A prehistoric practice
Much like drink-driving, the letter of the law and the court of public opinion have rightly pushed aggressive tax avoidance into the past
With Google in the dock over its now infamous tax deal with the government, large multinationals are casting a long shadow over HMRC and the UK tax system. However, while the corporate world battles against a tide of public opinion and mounting distrust to prove it acted fairly and legally, the magnifying lens is again turning on wealthy individuals and their advisers.
Prior to the financial crisis, aggressive tax avoidance was a regular practice with both individuals and corporations looking to add a gloss to the bottom line. Outside the corporate arena, when people think of the tax avoidance industry, they regularly have in mind the schemes in which footballers and other celebrities have famously become involved.
In such schemes, a reduction in tax was often achieved via a large capital allowance claim, or sideways loss relief from a trade carried out in a partnership or personally. Further tax relief was available if the investment in the scheme was leveraged.
More recently, tax 'abuse' has come under increased scrutiny and egregious tax planning has been countered. This has served the dual political goal of boosting the public coffers by shrinking tax loopholes, while alleviating public concerns that the wealthy are a law unto themselves when it comes to tax.
Various new tax rules have been introduced to facilitate this, including the General Anti Abuse Rule (GAAR) which was first enacted in 2013. Essentially, if a tax situation does not accurately reflect the individual's or the company's economic situation, the GAAR negates any advantage obtained.
Sideways loss relief had previously been tightened with the requirement to prove that at least ten hours a week is spent working in the trade. If this is not done, then sideways loss claims are capped at £25,000.
While we are yet to see prosecutions under the GAAR, the required framework is very much in place and other tools have already begun to bear fruit; perhaps the most successful being the combined powers of the disclosure of tax avoidance schemes (DOTAS) regime and accelerated payment notices (APNs).

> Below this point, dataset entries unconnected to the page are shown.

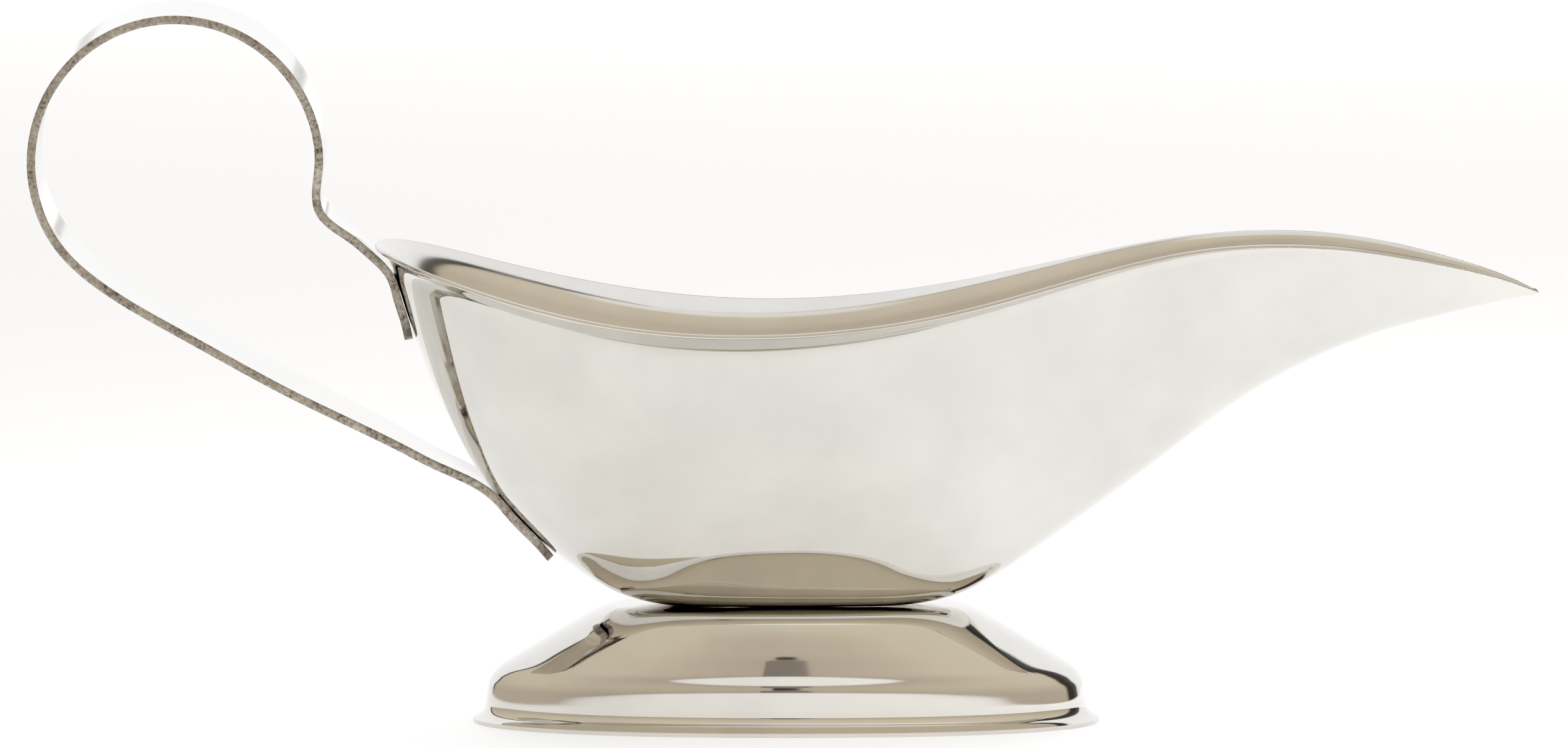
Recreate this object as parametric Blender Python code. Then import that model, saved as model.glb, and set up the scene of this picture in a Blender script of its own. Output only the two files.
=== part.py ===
"""Stainless steel gravy boat: a drawn sheet bowl with a flared rim, a hollow oval foot and a
bent strap handle, joined by spot welds.

Frame: +X towards the spout, +Y across, +Z up, metres. The origin is under the middle of the
whole object, on the surface that it stands on. Everything is symmetric about the XZ plane.
"""
import math

import bmesh
import bpy
import numpy as np

MM = 0.001

# Driving dimensions, in millimetres.
SHEET = 0.6             # wall of the bowl and the foot
STRAP_THICKNESS = 1.2
GAP = 0.35              # clearance kept between welded faces
NUGGET_CLEARANCE = 0.1

# Half of the rim's outer edge, from the back end to the spout's tip: x, half width, height.
RIM = [(-58.4, 0.0, 68.1), (-51.0, 23.3, 65.9), (-39.0, 30.5, 62.35), (-24.0, 33.1, 59.05),
       (-3.0, 30.2, 57.45), (21.0, 26.0, 59.65), (42.0, 18.4, 64.55), (60.0, 12.8, 68.25),
       (81.0, 11.1, 68.25), (93.0, 7.8, 66.05), (104.5, 2.3, 62.8), (107.7, 0.0, 61.4)]

# Half of the crease under the flared lip, where the lip meets the bowl's wall.
THROAT = [(-56.1, 0.0, 66.2), (-49.4, 20.8, 64.0), (-38.2, 27.0, 60.3), (-23.5, 28.9, 56.8),
          (-3.0, 25.9, 55.2), (21.0, 22.5, 58.3), (42.0, 16.5, 63.8), (60.0, 11.9, 67.7),
          (81.0, 10.5, 67.8), (92.7, 7.4, 65.7), (104.0, 2.1, 62.3), (107.2, 0.0, 61.1)]

# The bowl's centre line from the back of the throat, under the bowl, to the spout's tip.
KEEL = [(-56.1, 66.2), (-52.4, 54.6), (-47.2, 42.2), (-40.6, 32.0), (-32.0, 23.6), (-24.5, 18.9),
        (-18.5, 17.3), (-9.0, 17.05), (0.0, 17.0), (10.0, 17.05), (19.5, 17.3), (25.5, 18.6),
        (37.0, 25.4), (51.0, 35.6), (65.0, 46.0), (79.0, 53.5), (93.0, 57.9), (107.2, 61.1)]
SECTION_ROUNDNESS = 0.38    # share of the parabola in the round cross-section, the rest is y^4
# Over the foot, the section has a flat floor: shares of its half width and of its height.
FLOOR_SECTION = [(0.0, 0.0), (0.2, 0.0005), (0.36, 0.009), (0.446, 0.05), (0.533, 0.139),
                 (0.636, 0.252), (0.744, 0.399), (0.85, 0.588), (0.938, 0.795), (1.0, 1.0)]
FLOOR_REACH = (-40.0, -6.0, 8.0, 50.0)       # x where that section starts, is full, and ends
WALL_STEP = 0.2             # step along x for the slope of the centre line
TIP_WALL_SHARE = 0.3        # how close the inner walls come at the spout's tip, of the outer ones

# The foot's rings, outside: half length, half width, height at the ends, height at the sides.
FOOT_CENTRE_X = 0.3
FOOT_RINGS = [(13.0, 9.5, 16.65, 16.65), (21.5, 17.0, 16.65, 16.65), (24.8, 18.9, 16.45, 16.4),
              (26.2, 19.6, 16.1, 15.9), (28.5, 20.25, 15.2, 14.9), (33.0, 20.7, 12.6, 12.5),
              (40.6, 21.1, 8.05, 8.0), (41.7, 21.14, 7.0, 6.9), (42.3, 21.18, 6.1, 6.1),
              (42.62, 21.2, 5.0, 5.0), (42.9, 21.24, 2.6, 2.6), (43.5, 21.9, 1.35, 1.4),
              (44.7, 24.0, 0.6, 0.6)]
FOOT_FULLNESS = 2.3         # 2 is an ellipse: higher fills its corners
FLANGE_FACE = 1.4           # width of the flat ring that the foot stands on

# The strap handle's loop and the run between the loop and the lower weld.
LOOP_CENTRE = (-86.5, 81.1)
LOOP_RADIUS = 20.4
LOOP_START_DEGREES = -2.0
LOOP_END_DEGREES = 236.0
LOWER_RUN = [(-86.7, 57.3), (-69.3, 47.75), (-51.9, 38.75), (-46.9, 35.8)]
UPPER_RUN = [(-59.0, 67.3), (-61.3, 69.4), (-64.3, 71.7), (-66.0, 73.7)]
UPPER_TAB_HEIGHTS = (55.2, 58.2, 61.3, 64.2)        # where the strap lies on the bowl's back
LOWER_TAB_HEIGHTS = (32.0, 30.2, 28.4, 26.6, 24.2)
TAB_END_LIFT = 0.3          # extra distance from the bowl at the strap's two ends
LOOP_POINTS = 13
STRAP_END_WIDTH = 16.0
STRAP_WIDTH = 30.0
STRAP_TAPER = (5.0, 50.0)   # distances from an end between which the strap widens
STRAP_END_ROUND = 6.0       # length of the rounded corners at both ends
STRAP_END_SQUARE = 0.35     # straight share of the width at the very end
STRAP_END_CUPS = (0.2, 0.7)  # how far the upper and lower end's edges bow towards the bowl
STRAP_CUP_REACH = (12.0, 24.0)  # distances from an end between which the bow fades out

WELD_RADIUS = 1.4
WELD_SIDES = 20
UPPER_WELD_HEIGHTS = (63.0, 59.6)
LOWER_WELD_HEIGHTS = (30.0, 26.8)
FOOT_WELD_SPACING = (12.0, 5.0)

# Mesh fineness.
BOWL_RING_STEPS = 76
BOWL_ROWS = 13
BOWL_ROW_SPREAD = 0.8       # below 1 the rows are closer to each other at the crease
BOWL_FLOOR_OVAL = (60.0, 25.0)  # the rows turn into this oval towards the middle of the bottom
FOOT_RING_STEPS = 64
STRAP_STEPS = 84
STRAP_ACROSS = 5
STRAP_END_CROWDING = 0.8    # 0 for evenly spaced sections, below 1
CURVE_SAMPLES = 2401

STEEL = (0.78, 0.77, 0.74)
WELD_STEEL = (0.42, 0.38, 0.34)


def clear_scene():
    for item in list(bpy.data.objects):
        bpy.data.objects.remove(item, do_unlink=True)


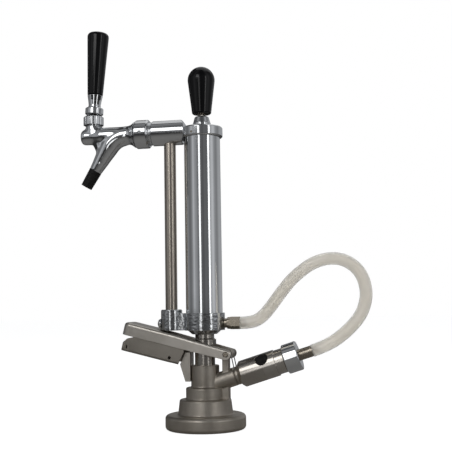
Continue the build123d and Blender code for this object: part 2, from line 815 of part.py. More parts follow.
def tap_body():
    """The arm, the curved spout under it, the boss for the lever and the round nose."""
    face = thread_end - washer_thickness
    flange_left = tap_nut_left + 2.8
    flare_middle = (arm_root_radius + flare_radius) / 2
    arm = tap_frame * turned([
        (0, tap_x), (nose_radius, tap_x), (arm_radius, tap_x + 8), (arm_root_radius, flare_left),
        (flare_middle - flare_bow, (flare_left + tap_nut_left) / 2),
        (flare_radius, tap_nut_left - 0.4), (flange_neck_radius, tap_nut_left - 0.4),
        (flange_neck_radius, flange_left), (flange_radius, flange_left), (flange_radius, face), (0, face)])
    boss = Pos(tap_x, 0, 0) * rod(tap_boss_radius, tap_z - 2, tap_boss_top)
    nose = fillet(rod(nose_radius, nose_left, tap_x).edges().group_by(Axis.Z)[0], nose_round)
    nose = Pos(0, 0, tap_nose_z - tap_z) * tap_frame * nose
    bend = revolve(Plane(origin=(bend_x, 0, bend_z), z_dir=(-1, 0, 0)) * Circle(bend_radius),
                   Axis((bend_x, 0, bend_z - bend_arc), (0, -1, 0)), 90 - spout_angle)
    tip = spout_frame * turned([
        (0, 0), (spout_tip_radius, 0), (spout_tip_radius, sleeve_length), (spout_neck_radius, sleeve_length),
        (bend_radius, bend_place), (0, bend_place)])
    top, foot = Vector(column_top[0], 0, column_top[1]), Vector(column_foot[0], 0, column_foot[1])
    column = Plane(origin=foot, z_dir=top - foot) * turned([
        (0, 0), (column_foot_radius, 0), (column_top_radius, (top - foot).length), (0, (top - foot).length)])
    body = arm + bend + boss + nose + column + tip
    body -= tap_frame * rod(tap_bore, tap_x - 6.5, face + 1)
    body -= tap_frame * rod(tap_chamber_radius, tap_seal_left, face + 1)
    body -= tap_frame * rod(shaft_radius + slide_clearance, nose_left + 1.5, tap_x)
    body -= Pos(tap_x, 0, 0) * rod(tap_boss_bore, tap_z, tap_ball_z)
    body -= Pos(tap_x, 0, tap_ball_z) * Sphere(tap_ball_radius + ball_clearance)
    body -= Pos(tap_x, 0, 0) * rod(bonnet_spigot_radius + 0.05, bonnet_spigot_bottom - 0.6, tap_boss_top + 1)
    body -= spout_frame * rod(spout_bore, -1, spout_length)
    return body


def bonnet_nut():
    """The scalloped nut that holds the lever's ball; its mouth opens outwards for the swing."""
    nut = turned([
        (0, bonnet_spigot_bottom), (bonnet_spigot_radius, bonnet_spigot_bottom),
        (bonnet_spigot_radius, tap_boss_top),
        (bonnet_radius, tap_boss_top), (bonnet_radius, bonnet_top - 1.5), (bonnet_radius - 2.0, bonnet_top),
        (0, bonnet_top)])
    nut -= rod(tap_ball_radius + ball_clearance, bonnet_spigot_bottom - 1, tap_ball_z)
    nut -= Pos(0, 0, tap_ball_z) * Sphere(tap_ball_radius + ball_clearance)
    nut -= turned([(0, tap_ball_z), (bonnet_lip_radius, tap_ball_z), (bonnet_lip_radius, tap_ball_z + 2.6),
                   (bonnet_mouth_radius, bonnet_top), (bonnet_mouth_radius, bonnet_top + 1),
                   (0, bonnet_top + 1)])
    for i in range(bonnet_scallops):
        scallop = Pos(bonnet_radius + scallop_radius * 0.7, 0, 0) * rod(scallop_radius, 0, 400)
        nut -= Rot(0, 0, i * 360 / bonnet_scallops) * scallop
    return Pos(tap_x, 0, 0) * nut


def friction_washer():
    return Pos(tap_x, 0, 0) * ring(
        bonnet_spigot_radius, tap_ball_radius - 0.25, bonnet_spigot_bottom - 0.6, bonnet_spigot_bottom)


def spout_sleeve():
    return spout_frame * turned([
        (spout_tip_radius, -0.6), (sleeve_tip_radius, -0.6), (sleeve_tip_radius + 0.1, 0),
        (sleeve_top_radius, sleeve_length), (spout_tip_radius, sleeve_length)])


def tap_lever():
    ball = Sphere(tap_ball_radius - 0.2)
    finger = rod(finger_radius, -finger_arm, 0) + Pos(0, 0, -finger_arm) * Sphere(finger_ball_radius)
    stem = rod(tap_stem_radius, 0, ferrule_high - tap_ball_z)
    return tap_lever_frame * (ball + finger + stem)


def lever_collar():
    low, high = collar_low - tap_ball_z, collar_high - tap_ball_z
    collar = turned([
        (tap_stem_radius, low), (collar_radius - 1.8, low), (collar_radius, low + 1.0),
        (collar_radius, high - 0.8),
        (collar_radius - 0.8, high), (tap_stem_radius, high)])
    return tap_lever_frame * (collar - (Sphere(collar_hollow) - rod(tap_stem_radius, 0, high)))


def ferrule():
    low, high = collar_high - tap_ball_z, ferrule_high - tap_ball_z
    body = turned([
        (tap_stem_radius, low), (ferrule_low_radius, low), (ferrule_low_radius, low + 1.5),
        (ferrule_low_radius + 0.3, (low + high) / 2), (ferrule_high_radius, high), (tap_stem_radius, high)])
    return tap_lever_frame * body


def tap_handle():
    low, high = ferrule_high - tap_ball_z, handle_top - tap_ball_z
    body = turned([
        (0, low), (ferrule_high_radius, low), (handle_top_radius, high - handle_dome - 1.0),
        (handle_top_radius - 1.4, high - handle_dome * 0.5), (handle_top_radius * 0.5, high - 0.3),
        (0, high)])
    return tap_lever_frame * body


def tap_shaft():
    shaft = rod(shaft_radius, shaft_left, shaft_right)
    middle = tap_x - finger_arm * sin(radians(tap_lean))
    block = rod(shaft_block_radius, middle - shaft_block_half, middle + shaft_block_half)
    shaft = tap_frame * (shaft + block)
    reach = finger_ball_radius + body_gap
    slot = Pos(middle, 0, tap_z - reach) * Box(
        2 * reach, 4 * reach, 4 * reach, align=(Align.CENTER, Align.CENTER, Align.MIN))
    return shaft - slot


def shaft_seal():
    return tap_frame * ring(tap_seal_radius, shaft_radius, tap_seal_left + 0.2,
                            tap_seal_left + 0.2 + tap_seal_thickness)


def shaft_nut():
    low = tap_seal_left + 0.2 + tap_seal_thickness
    return tap_frame * (hexagon(8.0, low, low + 2.6) - rod(shaft_radius, -200, 0))


def gas_valve_body():
    body = turned([
        (0, valve_start), (valve_radius - valve_chamfer, valve_start),
        (valve_radius, valve_start + valve_chamfer),
        (valve_radius, valve_end), (union_shoulder_radius, valve_end),
        (union_shoulder_radius, union_shoulder_end),
        (union_thread_radius, union_shoulder_end), (union_thread_radius, union_thread_end),
        (0, union_thread_end)])
    body += rod(stub_thread_radius - 0.05, stub_end - stub_thread_depth + 0.5, valve_start)
    body += rod(stub_radius, stub_end + 0.02, valve_start)
    body -= rod(valve_inner_bore, 0, chamber_place + 1)
    body -= rod(valve_bore, chamber_place, union_thread_end)
    body -= rod(seal_seat_radius, union_thread_end - seal_seat_depth, union_thread_end + 1)
    for turn in (flat_turn, flat_turn + 180):
        body -= Rot(0, 0, turn) * Pos(valve_radius, 0, (valve_start + flat_end) / 2) * Box(
            2 * flat_depth, 4 * valve_radius, flat_end - valve_start + 0.02)
    pocket = Pos(0, 0, button_place) * Rot(0, 0, button_turn) * Rot(0, 90, 0)
    body -= pocket * rod(button_radius + 0.1, valve_bore + 3.0, valve_radius + 2)
    body -= pocket * rod(button_stem_radius + slide_clearance, 0, valve_radius)
    return inlet_frame * body


def check_poppet():
    """A cone that shuts against the seat and opens towards the probe, on a guide stem."""
    face = seat_place - poppet_gap
    back = face - poppet_height
    body = turned([
        (0, face + 0.8), (seat_hole - 1.0, face + 0.8), (seat_hole - 0.4, face), (poppet_radius, face),
        (poppet_radius, back),
        (poppet_stem_radius, back), (poppet_stem_radius, back - poppet_stem), (0, back - poppet_stem)])
    return inlet_frame * body


def check_spring():
    low = chamber_place + check_wire
    length = seat_place - poppet_gap - poppet_height - check_wire - low
    return inlet_frame * Pos(0, 0, low) * coil(poppet_spring_radius, check_wire, length, poppet_spring_turns)


def valve_seat():
    return inlet_frame * ring(valve_bore - 0.05, seat_hole, seat_place, seat_place + seat_thickness)


def relief_button():
    pocket = Pos(0, 0, button_place) * Rot(0, 0, button_turn) * Rot(0, 90, 0)
    face = valve_radius - button_recess
    low = valve_bore + 3.0 + button_travel + body_gap
    cap = rod(button_radius - 0.2, low, face)
    cap = fillet(cap.edges().group_by(Axis.Z)[-1], 0.8)
    stem = rod(button_stem_radius, valve_bore + 0.6 + button_travel, low)
    return inlet_frame * pocket * (cap + stem)


def union_nut():
    nut = bevelled(nut_radius, union_thread_radius + 0.05, nut_start, nut_end, nut_chamfer)
    nut += ring(union_thread_radius + 0.5, nipple_radius + 0.25, nut_end - nut_lip, nut_end)
    return inlet_frame * nut


def nipple_seal():
    return inlet_frame * ring(seal_seat_radius - 0.1, seat_hole, union_thread_end - seal_seat_depth,
                              union_thread_end)


def inlet_nipple():
    low = union_thread_end
    flange = ring(nipple_flange_radius, nipple_bore, low, nut_end - nut_lip)
    stem = ring(nipple_radius, nipple_bore, nut_end - nut_lip, nipple_hex_end)
    slot = Rot(0, 0, 62) * Pos(nipple_radius, 0, nut_end + 6.2) * Box(1.0, 1.0, 8.0)
    return inlet_frame * (flange + stem - slot + barbs(nipple_hex_end, barb_count))


def air_hose():
    start = (hose_start, 0, channel_z)
    lead = inlet_frame.origin + inlet_frame.z_dir * (nipple_hex_end + hose_lead)
    end = inlet_frame.origin + inlet_frame.z_dir * nipple_hex_end
    points = [Vector(start)] + [Vector(x, 0, z) for x, z in hose_route] + [lead, end]
    radii = []
    for before, at, after in zip(points, points[1:], points[2:]):
        turn = (at - before).get_angle(after - at)
        run = min((at - before).length, (after - at).length)
        radii.append(route_share * run / tan(radians(turn / 2)))
    print("hose arc radii", [round(r, 1) for r in radii])
    path = FilletPolyline(*points, radius=radii)
    section = Plane(origin=start, x_dir=(0, 1, 0),
                    z_dir=(1, 0, 0)) * (Circle(hose_radius) - Circle(hose_inner_radius))
    hose = sweep(section, path=path)
    area = 3.14159265 * (hose_radius ** 2 - hose_inner_radius ** 2)
    print("hose length", round(path.length, 1), "volume share", round(hose.volume / (area * path.length), 4))
    return hose


makers = [
    coupler_body, body_gasket, neck_orings, catch_bracket, bracket_screw, pivot_rivet, lever_spring,
    gas_valve_body, check_poppet, check_spring, valve_seat, relief_button, union_nut, nipple_seal,
    inlet_nipple,
    lever_handle, drive_pins, latch_guide_pins, latch, catch_pin, latch_spring,
    probe, probe_seal, probe_ball, adapter_nut, pump_head, head_plug, cylinder_gasket, pump_cylinder,
    outlet_tail,
    top_cap, cap_screw, packing_nut, rod_bush, beer_tube, manifold, coupling_nut, coupling_washer,
    tap_body, bonnet_nut, friction_washer, spout_sleeve,
    pump_rod, piston, piston_cup, piston_nut, knob_insert, pump_knob,
    tap_lever, lever_collar, ferrule, tap_handle, tap_shaft, shaft_seal, shaft_nut,
    air_hose,
]

if __name__ == "__main__":
    os.makedirs("parts", exist_ok=True)
    for maker in makers:
        export_step(maker(), os.path.join("parts", maker.__name__ + ".step"))
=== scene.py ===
# %% [markdown]
# # A keg coupler with a hand pump and a tap
# The real thing is a cast foot that locks on a keg, a lever that pushes a probe down into it, a chromed
# hand pump on top of the probe, and a beer tube at the side that leads to a small tap. The exact solids
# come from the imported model. They could all be modelled again here, but that would let them drift from
# the real sizes. So this lesson dresses copies of them, and makes again only what has to be truly round,
# to flow, or to bend.

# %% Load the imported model
import json
from math import cos, pi, radians, sin, tan

import bmesh
import bpy
from mathutils import Matrix, Vector

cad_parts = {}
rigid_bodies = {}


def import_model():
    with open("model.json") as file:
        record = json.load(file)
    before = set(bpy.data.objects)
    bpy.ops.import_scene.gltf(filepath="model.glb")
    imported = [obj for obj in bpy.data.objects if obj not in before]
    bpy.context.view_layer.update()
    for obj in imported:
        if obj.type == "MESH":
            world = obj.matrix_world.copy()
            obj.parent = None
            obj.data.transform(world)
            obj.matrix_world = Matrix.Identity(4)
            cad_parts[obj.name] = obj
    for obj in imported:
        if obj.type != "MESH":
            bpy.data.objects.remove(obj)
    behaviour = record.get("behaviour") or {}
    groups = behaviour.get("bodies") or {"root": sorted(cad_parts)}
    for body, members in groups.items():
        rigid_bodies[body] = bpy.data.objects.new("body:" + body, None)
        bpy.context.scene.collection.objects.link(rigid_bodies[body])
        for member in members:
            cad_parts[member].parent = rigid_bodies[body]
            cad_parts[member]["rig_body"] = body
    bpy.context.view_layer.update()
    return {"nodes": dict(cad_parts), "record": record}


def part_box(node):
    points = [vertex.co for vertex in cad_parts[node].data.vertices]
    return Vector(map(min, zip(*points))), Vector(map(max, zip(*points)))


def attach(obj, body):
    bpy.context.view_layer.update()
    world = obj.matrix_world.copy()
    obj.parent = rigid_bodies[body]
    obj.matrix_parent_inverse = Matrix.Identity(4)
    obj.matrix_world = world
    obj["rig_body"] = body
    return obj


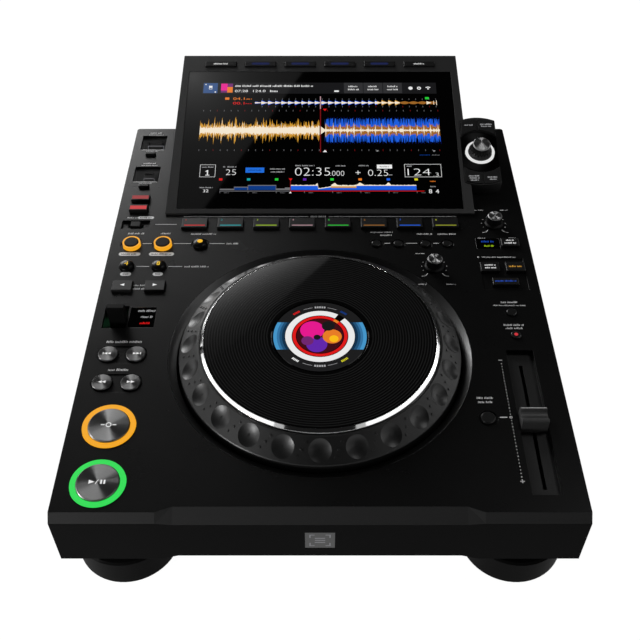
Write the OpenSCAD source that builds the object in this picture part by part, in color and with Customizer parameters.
// Tabletop media player with a large jog wheel, a raised display and a full set of sprung keys.
// The floor is Z = 0, the user sits at -Y, and the origin is under the middle of the footprint.

/* [Case] */
// Width of the case
body_w = 329; // [325:1:340]
// Depth of the case from the front face to the rear wall
body_depth = 405.8; // [403:0.2:412]
// How far the display housing reaches behind the rear wall
display_overhang = 51.6; // [48:0.2:56]
// Height of the deck surface above the table
deck_height = 81; // [78:0.5:88]
// Height of the case sides, from the deck down to the lower edge
case_h = 46.3; // [44:0.1:50]
// Thickness of the deck plate
deck_t = 3; // [2.6:0.1:3.4]
// Thickness of the case walls
wall_t = 3; // [2.5:0.1:4]
// Thickness of the sheet floor
floor_t = 2; // [1.5:0.1:3]
// Radius of the two rear corners
rear_corner_r = 2.5; // [1.5:0.5:6]

/* [Front panel] */
// Depth of the chamfer near the two ends
end_chamfer_depth = 5; // [4:0.1:6]
// Drop of the chamfer near the two ends
end_chamfer_drop = 5.1; // [4:0.1:6]
// Depth of the chamfer in the middle
mid_chamfer_depth = 9; // [7:0.1:11]
// Drop of the chamfer in the middle
mid_chamfer_drop = 6.4; // [6.1:0.1:8]
// Half the width of the middle stretch
mid_half_w = 89.7; // [84:0.1:95]
// Width of each ramp between the middle and an end
ramp_w = 10.5; // [8:0.1:14]
// How much higher the lower edge is in the middle
mid_lift = 3.8; // [2:0.1:5]
// Side of the square reader window
reader_w = 18.7; // [16:0.1:21]
// Drop from the deck to the reader window
reader_drop = 15.4; // [12:0.1:18]

/* [Feet] */
// Distance of the foot axes from the sides of the case
foot_inset = 34.8; // [34.8:0.1:39]
// Radius of a foot at its lower edge
foot_r = 34.4; // [28:0.1:34.4]
// Outward flare of a foot towards its top
foot_flare = 0.2; // [0:0.1:1]
// Height of the narrow neck between a foot and the case
foot_neck_h = 8; // [4:0.1:12]
// Radius of the neck above a foot
foot_neck_r = 22; // [18:0.5:26]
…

Any new disclosable tax planning arrangement has had to be declared to HMRC since 2004 and is subsequently assigned a DOTAS number. A DOTAS scheme can now receive an APN if the other relevant conditions are met. That APN requires the individual to pay any disputed tax within 90 days while their affairs are investigated. In a similar fashion, promoters of these schemes must declare their activity under the POTAS (promoters of tax avoidance schemes) rules which build on the pre extant DOTAS regime.
Some advisers may throw caution to the wind and deign not to register their scheme with HMRC, thereby keeping it off the DOTAS register; these people are most certainly in the minority and they run risks to their clients and themselves.
By their own reckoning, HMRC wins an estimated 80 per cent of cases that make it to court. With the change in the economics of tax schemes due to APNs, most taxpayers prefer to pay what they owe at the first time of asking and avoid the uncertainty and cost of litigation.
Indeed, it appears from the national press that some individuals have found themselves worse off through the use of an avoidance arrangement, and this has had a big impact on clients' appetite for tax risk.
The judiciary and HMRC appear to have aligned with public opinion. Individuals and businesses are following suit in something of a cultural and political sea change. Aggressive tax avoidance is rapidly going the way of drink-driving in being socially unacceptable.
HMRC is of course understaffed (part of the reason behind its digitalisation drive) and the lack of manpower may limit its overall policing ability. The fact remains the authority is making considerable progress, with over £2bn recouped by the treasury since APNs were introduced, and the vast majority of taxpayers and their advisers are well up to speed.
Those few who continue to flout both the spirit of the law and the court of public opinion are on the way out.
If not technically illegal, their practices are seen by many as morally indefensible and despite the persistent existence of some serial abusers, HMRC's ongoing campaign and numerous powers are hastening their overall demise.